After returning to the States, he completed the three-year program at Yale Law School and spent several years each first with the New York law firm of Davis Polk and then in France and London working for the government. This latter experience overseas landed him a prestigious post as Special Counsel of the IBM World Trade Americas Far East Corporation beginning in the mid-1950s (when he permanently returned to New York and began his squash career in earnest) and continuing until his retirement at age 65 in 1984.

Ketcham was both a proud product and staunch advocate of a period in squash's evolution when camaraderie was more important than competition, when the amateur ethic was truly an honored doctrine and when great fulfillment was derived from giving something back to the game that gave one so much pleasure. It was out of respect for that (sadly dated) credo that he would donate the President's Cup "to that person who has made a substantial contribution to the game of squash racquets" while USSRA President; establish the MSRA counterpart to that honor, the Board of Governors Award, during his MSRA Presidency; present the WPSA Man Of The Year Award to North American squash's foremost professional organization in 1971; bestow a Junior Award for improvement and sportsmanship several years later; and initiate the Ketcham Cup as a doubles-oriented companion-piece to the longstanding New York-Philadelphia-Boston Lockett Cup Tri-City competition.

This latter contribution points up his well-known interest in doubles, which he feels entails a degree of strategy and teamwork that made the game more appealing to him than singles. It is worth noting in this context that Ketcham, far from being merely a vocal proponent of doubles, was a highly proficient practitioner of this discipline as well; in fact, during the decade-long period from 1965-74, he won the USSRA Senior (50-and-over) Doubles Championship seven times with four different partners(both all-time records in this age group), and the Eddie Standing Trophy "for sportsmanship combined with a high level of play" which he received at the MSRA Annual Banquet at the conclusion of the 1961-62 season accurately reflects both his long-recognized good-hearted comportment and his sometimes overlooked racquet acumen.

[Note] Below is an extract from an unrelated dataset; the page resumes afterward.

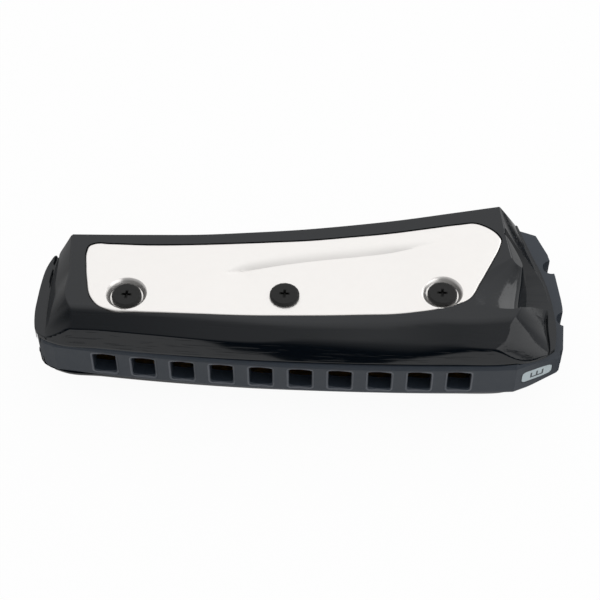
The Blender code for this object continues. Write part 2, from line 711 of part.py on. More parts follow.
def shoulder_tool(side):
    """Takes the bevelled corner down from the seam to the flange on one side, along a slanted plane."""
    seam_start = Vector((*SHOULDER_START, BODY_HALF_HEIGHT))
    seam_end = Vector((*SHOULDER_END, BODY_HALF_HEIGHT))
    tip = Vector((*BEVEL_END, FLANGE_HALF_HEIGHT + SHOULDER_STEP))
    along = seam_end - seam_start
    across = tip - seam_start
    across -= along * (across.dot(along) / along.dot(along))
    corners = []
    for share, outward in ((-0.6, -0.2), (1.3, -0.2), (1.3, 3), (-0.6, 3)):
        corners.append(seam_start + along * share + across * outward)
    lifted = [p + Vector((0, 0, THROUGH)) for p in corners]
    rings = [[(p.x, p.y, p.z * side) for p in ring] for ring in (corners, lifted)]
    return rings_solid("shoulder_tool", rings)


def build_comb(finish):
    """One moulding: mouth side, channels, decks for the reed plates and the notched flange."""
    outline = body_outline()
    eased = inset(outline, NOSE_EDGE * 0.3)
    top = inset(outline, NOSE_EDGE)
    high, low = BODY_HALF_HEIGHT, BODY_HALF_HEIGHT - NOSE_EDGE_RISE
    sections = [(top, -high), (eased, -(high + low) / 2), (outline, -low), (outline, low), (eased, (high + low) / 2),
                (top, high)]
    comb = rings_solid("comb", [[(p.x, p.y, z) for p in ring] for ring, z in sections])
    for side in (1, -1):
        combine(comb, shoulder_tool(side))
    flange = prism("flange_tool", flange_outline(), -FLANGE_HALF_HEIGHT, FLANGE_HALF_HEIGHT)
    for x, y, radius in NOTCHES:
        combine(flange, bore_tool((x, y), radius, NOTCH_SIDES))
    combine(comb, flange, "UNION")
    ledge = inset(cover_base_outline(), -COVER_SEAM_GAP)
    deck = inset(plate_outline(), -SEAT_GAP)
    for side in (-1, 1):
        for outline, level in ((ledge, LEDGE_Z), (deck, DECK_Z)):
            low, high = sorted((side * level, side * THROUGH))
            combine(comb, prism("deck_tool", outline, low, high))
    for number in range(1, HOLE_COUNT + 1):
        x, half = hole_x(number), CHANNEL_WIDTH / 2
        front, back = nose_y(x) + CHANNEL_START, channel_end_y(number)
        channel = [(x - half, front), (x + half, front), (x + half, back), (x - half, back)]
        combine(comb, prism("channel_tool", channel, -THROUGH, THROUGH))
        combine(comb, mouth_tool(number))
    for tool in layer_bores():
        combine(comb, tool)
    combine(comb, badge_solid("badge_recess", SEAT_GAP, BADGE_THICKNESS + SEAT_GAP))
    return only_material(comb, finish)


def badge_solid(name, grow, depth, finish=None):
    """The key badge's rounded tapering tile on the bevelled corner; grow and depth shape its recess."""
    start, end = Vector(BEVEL_START), Vector(BEVEL_END)
    along = (end - start).normalized()
    outward = Vector((along.y, -along.x))
    middle = start.lerp(end, 0.5)
    half = BADGE_LENGTH / 2
    corners = [(-half, -BADGE_HEIGHT / 2), (half, -BADGE_TIP_HEIGHT / 2), (half, BADGE_TIP_HEIGHT / 2),
               (-half, BADGE_HEIGHT / 2)]
    section = []
    for i, (u, w) in enumerate(corners):
        centre = Vector((u - math.copysign(BADGE_CORNER, u), w - math.copysign(BADGE_CORNER, w)))
        for step in range(BADGE_CORNER_STEPS + 1):
            angle = math.pi / 2 * (2 + i + step / BADGE_CORNER_STEPS)
            section.append(centre + Vector((math.cos(angle), math.sin(angle))) * (BADGE_CORNER + grow))
    rings = []
    for offset in (-depth, BADGE_THICKNESS if grow else 0.0):
        ring = []
        for spot in section:
            foot = middle + along * spot.x + outward * offset
            ring.append((foot.x, foot.y, spot.y))
        rings.append(ring)
    return rings_solid(name, rings, finish)


def slot_outline(number, root_y, toward):
    """The slot that a reed swings through, from its root bridge to just past its tip."""
    x, half = hole_x(number), REED_WIDTH / 2 + REED_SIDE_GAP
    near = root_y + toward * ROOT_BRIDGE
    far = root_y + toward * (reed_length(number) + REED_SIDE_GAP)
    low, high = sorted((near, far))
    return [(x - half, low), (x + half, low), (x + half, high), (x - half, high)]


def build_plate(name, side, root_of, toward, finish):
    """Brass reed plate; side is 1 for the upper plate and -1 for the lower one."""
    inner = DECK_Z + SEAT_GAP
    low, high = sorted((side * inner, side * (inner + PLATE_THICKNESS)))
    plate = prism(name, plate_outline(), low, high)
    tools = []
    for number in range(1, HOLE_COUNT + 1):
        root_y = root_of(number)
        tools.append(prism("slot_tool", slot_outline(number, root_y, toward), -THROUGH, THROUGH))
        tools.append(bore_tool((hole_x(number), root_y), RIVET_RADIUS + RIVET_CLEARANCE, RIVET_SIDES))
    for tool in tools + layer_bores():
        combine(plate, tool)
    return only_material(plate, finish)


def build_reed(name, number, place, toward, finish):
    """A flat tongue that tapers to its tip, with a wider pad held by its rivet. Its origin is on its hinge axis."""
    pad, root, tip = PAD_WIDTH / 2, REED_WIDTH / 2, REED_TIP_WIDTH / 2
    half = [(-PAD_HALF_LENGTH, pad), (PAD_HALF_LENGTH, pad), (ROOT_BRIDGE, root), (reed_length(number), tip)]
    outline = [(w, toward * along) for along, w in half]
    outline += [(-w, toward * along) for along, w in reversed(half)]
    reed = prism(name, outline, -REED_THICKNESS / 2, REED_THICKNESS / 2)
    combine(reed, bore_tool((0, 0), RIVET_RADIUS + RIVET_CLEARANCE, RIVET_SIDES))
    reed.location = place
    return only_material(reed, finish)


def rivet_mesh(finish):
    """One rivet, with its foot in the plate's bottom face at the origin."""
    head = PLATE_THICKNESS + REED_LIFT + REED_THICKNESS + SEAT_GAP
    profile = [(RIVET_RADIUS, SEAT_GAP / 2), (RIVET_RADIUS, head), (RIVET_HEAD_RADIUS, head),
               (RIVET_HEAD_RADIUS * 0.9, head + RIVET_HEAD_HEIGHT * 0.6),
               (RIVET_HEAD_RADIUS * 0.5, head + RIVET_HEAD_HEIGHT)]
    return shared_mesh(turned("rivet", (0, 0), profile, RIVET_SIDES, finish))


def build_reeds(reed_finish, rivet_finish):
    """Draw reeds lie on the upper plate's outer face, blow reeds on the lower plate's inner face."""
    rivet = rivet_mesh(rivet_finish)
    draw_plate_z = DECK_Z + SEAT_GAP
    blow_plate_z = -(DECK_Z + SEAT_GAP + PLATE_THICKNESS)
    lift = PLATE_THICKNESS + REED_LIFT + REED_THICKNESS / 2
    kinds = (("draw", draw_plate_z, draw_rivet_y, 1), ("blow", blow_plate_z, blow_rivet_y, -1))
    for kind, plate_z, root_of, toward in kinds:
        for number in range(1, HOLE_COUNT + 1):
            foot = Vector((hole_x(number), root_of(number), plate_z))
            build_reed(f"{kind}_reed_{number}", number, foot + Vector((0, 0, lift)), toward, reed_finish)
            placed(f"{kind}_rivet_{number}", rivet, foot)


def cross_tool(top, length, width, depth):
    """Two tapering crossed blades for a cross-head recess that ends depth below top."""
    foot = (length / 2 * CROSS_FOOT_LENGTH_SHARE, width / 2 * CROSS_FOOT_WIDTH_SHARE, top - depth)
    head = (length / 2, width / 2, top + depth)
    blades = []
    for turn in (0, 1):
        rings = []
        for half_length, half_width, z in (foot, head):
            sizes = (half_length, half_width) if turn == 0 else (half_width, half_length)
            rings.append([(a * sizes[0], b * sizes[1], z) for a, b in ((-1, -1), (1, -1), (1, 1), (-1, 1))])
        blades.append(rings_solid("blade_tool", rings))
    return combine(blades[0], blades[1], "UNION")


def cover_screw_mesh(finish):
    """Thin-headed cross-head screw, with the underside of its head at the origin."""
    head, tip = SCREW_HEAD_RADIUS, SCREW_TIP_Z - SCREW_SEAT_Z - SEAT_GAP / 2
    profile = [(SCREW_SHANK_RADIUS * SCREW_TIP_SHARE, tip), (SCREW_SHANK_RADIUS, tip + SCREW_TIP_LENGTH),
               (SCREW_SHANK_RADIUS, 0), (head, 0), (head, SCREW_HEAD_HEIGHT - SCREW_EDGE),
               (head * SCREW_CROWN_SHARE, SCREW_HEAD_HEIGHT)]
    screw = turned("cover_screw", (0, 0), profile, SCREW_SIDES)
    combine(screw, cross_tool(SCREW_HEAD_HEIGHT, CROSS_LENGTH, CROSS_WIDTH, CROSS_DEPTH))
    return shared_mesh(only_material(screw, finish))


def plate_screw_mesh(finish):
    """Small cross-head screw for the reed plates, with the underside of its head at the origin."""
    shank, head = PLATE_SCREW_SHANK_RADIUS, PLATE_SCREW_HEAD_RADIUS
    profile = [(shank, -PLATE_SCREW_LENGTH), (shank, 0), (head, 0),
               (head, PLATE_SCREW_HEAD_HEIGHT - PLATE_SCREW_EDGE),
               (head * PLATE_SCREW_CROWN_SHARE, PLATE_SCREW_HEAD_HEIGHT)]
    screw = turned("plate_screw", (0, 0), profile, PLATE_SCREW_SIDES)
    combine(screw, cross_tool(PLATE_SCREW_HEAD_HEIGHT, PLATE_CROSS_LENGTH, PLATE_CROSS_WIDTH, PLATE_CROSS_DEPTH))
    return shared_mesh(only_material(screw, finish))


def place_screws(kind, mesh, places, seat_z):
    """Puts a screw at every place on both sides; those below are turned over."""
    for side, turned_over in (("upper", False), ("lower", True)):
        for index, (x, y) in enumerate(places, 1):
            placed(f"{side}_{kind}_{index}", mesh, (x, y, -seat_z if turned_over else seat_z), turned_over)


def stand_on_base():
    """Parents every piece to one empty, placed so that the part stands on Z = 0, centred in X and Y."""
    outlines = body_outline() + [Vector(p) for p in flange_outline()]
    xs, ys = [p.x for p in outlines], [p.y for p in outlines]
    frame = bpy.data.objects.new("frame", None)
    bpy.context.scene.collection.objects.link(frame)
    for obj in bpy.context.scene.objects:
        if obj is not frame:
            obj.parent = frame
    frame.location = (-(min(xs) + max(xs)) / 2, -(min(ys) + max(ys)) / 2, COVER_TOP_Z)
    return frame


def main():
    clear_scene()
    satin = material("satin_black", (0.035, 0.037, 0.042), 0.45)
    gloss = material("gloss_black", (0.012, 0.014, 0.016), 0.12)
    nickel = material("pearl_nickel", (0.86, 0.83, 0.81), 0.38, 0.8)
    brass = material("plate_brass", (0.78, 0.62, 0.33), 0.35, 1.0)
    steel = material("reed_steel", (0.72, 0.72, 0.70), 0.3, 1.0)
    screw_black = material("screw_black", (0.02, 0.022, 0.024), 0.4, 0.6)
    badge_grey = material("badge_grey", (0.62, 0.68, 0.69), 0.5)

    build_comb(satin)
    mirrored(build_cover(gloss), "lower_cover")
    mirrored(build_inlay(nickel), "lower_inlay")
    place_screws("cover_screw", cover_screw_mesh(screw_black), cover_screw_places(), SCREW_SEAT_Z + SEAT_GAP / 2)
    place_screws("plate_screw", plate_screw_mesh(steel), plate_screw_places(), LEDGE_Z + SEAT_GAP / 2)
    build_plate("draw_reed_plate", 1, draw_rivet_y, 1, brass)
    build_plate("blow_reed_plate", -1, blow_rivet_y, -1, brass)
    build_reeds(steel, brass)
    badge_solid("key_badge", 0.0, BADGE_THICKNESS, badge_grey)

    for obj in bpy.context.scene.objects:
        shade(obj)
    stand_on_base()


main()
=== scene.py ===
"""Looks of the ten-hole harmonica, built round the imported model.

Shapes are written in millimetres in a drawing frame, whose origin is the centre cover screw on the comb's
middle plane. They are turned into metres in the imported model's frame when they are handed over.
"""

import math

import bmesh
import bpy
import numpy as np
from mathutils import Matrix, Vector
from mathutils.geometry import delaunay_2d_cdt


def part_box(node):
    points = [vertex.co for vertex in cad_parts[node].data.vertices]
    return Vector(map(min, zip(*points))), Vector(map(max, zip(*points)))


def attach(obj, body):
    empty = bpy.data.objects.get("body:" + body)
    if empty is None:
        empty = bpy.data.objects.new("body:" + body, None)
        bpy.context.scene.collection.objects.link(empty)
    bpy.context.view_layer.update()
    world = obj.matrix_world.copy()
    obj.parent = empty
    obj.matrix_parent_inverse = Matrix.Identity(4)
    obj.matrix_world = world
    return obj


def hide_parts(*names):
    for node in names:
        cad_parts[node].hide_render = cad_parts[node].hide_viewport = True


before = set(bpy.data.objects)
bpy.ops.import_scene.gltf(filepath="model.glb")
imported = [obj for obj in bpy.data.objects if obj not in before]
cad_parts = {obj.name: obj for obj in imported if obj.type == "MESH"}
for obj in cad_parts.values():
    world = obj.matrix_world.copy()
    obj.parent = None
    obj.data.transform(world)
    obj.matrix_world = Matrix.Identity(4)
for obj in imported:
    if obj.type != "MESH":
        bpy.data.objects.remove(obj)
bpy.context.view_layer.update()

MM = 0.001

# The drawing frame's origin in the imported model: half way between the upper and lower centre cover screws
upper_low, upper_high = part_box("upper_cover_screw_2")
lower_low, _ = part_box("lower_cover_screw_2")
ORIGIN = (upper_low + upper_high) / 2
ORIGIN.z = (upper_high.z + lower_low.z) / 2
TO_MODEL = Matrix.Translation(ORIGIN) @ Matrix.Scale(MM, 4)

# Camera
CAMERA_ELEVATION = math.radians(50.0)
CAMERA_AZIMUTH = math.radians(3.9)
CAMERA_DISTANCE = 286 * MM
CAMERA_FOCUS_PIXELS = 1515
CAMERA_AIM = Vector((0, 0, 11 * MM))
CAMERA_AIM_PIXEL = (284.5, 293.4)
IMAGE_SIZE = 600
SENSOR = 36.0

# The sky that shiny surfaces see: brightest along its axis, dark at the horizon, with a bright patch low at
# the back right. Each pair is where a smooth step starts and ends.
SKY_LEVEL = 1.02
SKY_AXIS = (0.0, 0.45, 0.89)
SKY_FADE = (-0.5, 1.0)
HORIZON_LEVEL = 0.02
PATCH_DIRECTION = (0.9, 0.43, 0.0)
PATCH_FADE = (0.5, 0.8)
PATCH_TOP = (0.1, 0.35)

# Lamps as (name, azimuth, elevation, distance, width, height, radiance)
SOFTBOXES = [("lamp_right", 134, 27, 0.8, 0.4, 0.3, 1.4), ("lamp_side", 60, 26, 0.8, 0.9, 0.4, 1.05)]

# The floor's edges in metres from the origin, its paint, and how much of it glows
FLOOR_FRONT = 0.125
FLOOR_HALF_WIDTH = 0.13
FLOOR_BACK = 0.2
FLOOR_PAINT = 0.9
FLOOR_GLOW = 0.95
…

Though now well into his ninth decade and just a few years removed from serious health problems that arose in late 1996 and plagued him for the first half of the following year, Ketcham remains extraordinarily active and engaged on a number of widely varied fronts; indeed, the interview I conducted with him late this fall had to be scheduled several weeks in advance to accommodate the brimming nature of the schedule he continues to maintain.

Since 1987 he has been President of his squash stomping ground at Rockaway, of whose annual invitational, as noted, he is still the Chairman; many of squash's most prominent players make their annual pilgrimage to Long Island as much for the opportunity to support their old friend and see him in his element as for the always-competitive tourney that awaits them.

Ketcham is currently the American representative for the Jesters, Chairman of The Friends of Yale Squash and a Trustee for the USSRA's highly successful Endowment Fund, in all of which capacities he has served for more than 25 years. He is also a Vice President of the International Lawn Tennis Club and a member of the Board of Governors for the Prentice Cup, a biannual tennis competition matching up six members from current Yale and Harvard squads (three from each school) against a similarly composed Cambridge-Oxford group, with each country alternating as host. The players are selected both for their ability and for their goodwill ambassador standing, and Ketcham, himself the fairest and most highly regarded of players during his own lengthy era, has an important role in determining the composition of the U.S. team.

Like a diligent farmer whose months of toil yield a full and plenteous harvest, Ketcham has in recent years been reaping the deserved rewards for all his years of friendship and enthusiasm. In 1998 the now-thriving NISRA Intercollegiate Doubles Championship, which he had practically singlehandedly revived a decade earlier after a lengthy hiatus, was named in his honor. And just this past year at the annual ceremony at Franklin D. Roosevelt's Hyde Park estate in upstate New York honoring FDR's famous Four Freedoms speech, in which each of the four major services are represented by one of its former heroes, Ketcham was chosen to carry the banner for the Marines Corps which he served with such distinction nearly six decades ago, and was given a medal in recognition of his valor.

Though forced for the last several years to walk with the aid of a cane, Ketcham's mind remains as nimble and sharp as ever, and the gentle quips, fond reminiscences and still-keen interest in the latest tournament result or squash development are the hallmarks of one whose spirit will be forever young. One of the few Honorary Life members of the USSRA, he was also inducted last year into the Squash Hall of Fame. His strongest squash memory, characteristically, is not of his titles or the many awards he has both given and received, but rather of what a wonderful time he had playing the game for so long (though it is not in his nature to be bitter, one of his few regrets is that he is no longer able to go back out onto the court and play some more) and of the multitudinous friendships and relationships throughout the country, and indeed the entire world, that he has formed during his 70 years of richly-diversified involvement in the game.

I left our interview with the strong conviction of how fitting it is that this immensely generous and benevolent man, who has himself been such a good friend to the game, has gained so many friendships from it, and continues to do so even at this ripe stage of his life; this fact, in addition to being completely poetically just, contains as well a valuable object lesson from which many in today's me-first squash generation can learn a great deal.